* **WRITTEN INSTRUCTION**: Check every line below for the word "that" and give only the number of lines where it appears.

* **DATASET EXCERPT**:
═══

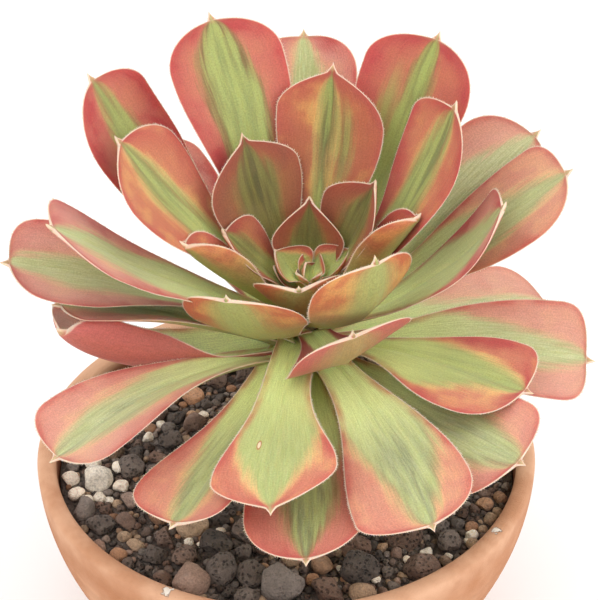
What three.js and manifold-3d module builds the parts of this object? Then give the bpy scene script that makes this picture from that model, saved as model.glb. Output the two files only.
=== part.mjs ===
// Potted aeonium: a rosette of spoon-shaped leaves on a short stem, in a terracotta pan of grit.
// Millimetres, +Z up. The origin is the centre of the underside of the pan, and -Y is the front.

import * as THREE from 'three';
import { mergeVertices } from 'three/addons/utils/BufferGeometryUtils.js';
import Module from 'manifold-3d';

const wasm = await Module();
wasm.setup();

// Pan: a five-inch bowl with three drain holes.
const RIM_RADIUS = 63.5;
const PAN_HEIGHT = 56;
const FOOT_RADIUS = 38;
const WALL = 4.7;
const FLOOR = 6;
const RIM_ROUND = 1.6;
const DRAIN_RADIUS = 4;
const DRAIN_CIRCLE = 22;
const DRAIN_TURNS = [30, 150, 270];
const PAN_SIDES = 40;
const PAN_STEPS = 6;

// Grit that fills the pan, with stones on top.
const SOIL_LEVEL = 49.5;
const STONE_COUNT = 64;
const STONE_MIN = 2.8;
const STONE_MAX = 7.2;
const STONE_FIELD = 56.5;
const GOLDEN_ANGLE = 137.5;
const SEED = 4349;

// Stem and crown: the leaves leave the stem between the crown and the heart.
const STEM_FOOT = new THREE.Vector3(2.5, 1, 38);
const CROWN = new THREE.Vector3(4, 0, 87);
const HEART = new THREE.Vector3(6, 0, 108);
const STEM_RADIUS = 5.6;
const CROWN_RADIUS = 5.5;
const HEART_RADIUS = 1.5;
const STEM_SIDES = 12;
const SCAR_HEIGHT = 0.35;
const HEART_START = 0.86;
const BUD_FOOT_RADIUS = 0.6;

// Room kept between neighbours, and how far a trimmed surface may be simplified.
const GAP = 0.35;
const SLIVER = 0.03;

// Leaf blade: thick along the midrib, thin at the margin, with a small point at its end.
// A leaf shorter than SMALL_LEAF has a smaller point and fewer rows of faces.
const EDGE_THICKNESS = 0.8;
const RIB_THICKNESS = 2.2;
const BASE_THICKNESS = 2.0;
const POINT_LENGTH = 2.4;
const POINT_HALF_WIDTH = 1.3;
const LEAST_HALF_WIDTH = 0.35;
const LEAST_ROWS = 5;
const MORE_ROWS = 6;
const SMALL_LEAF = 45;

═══

* **ANSWER**: 2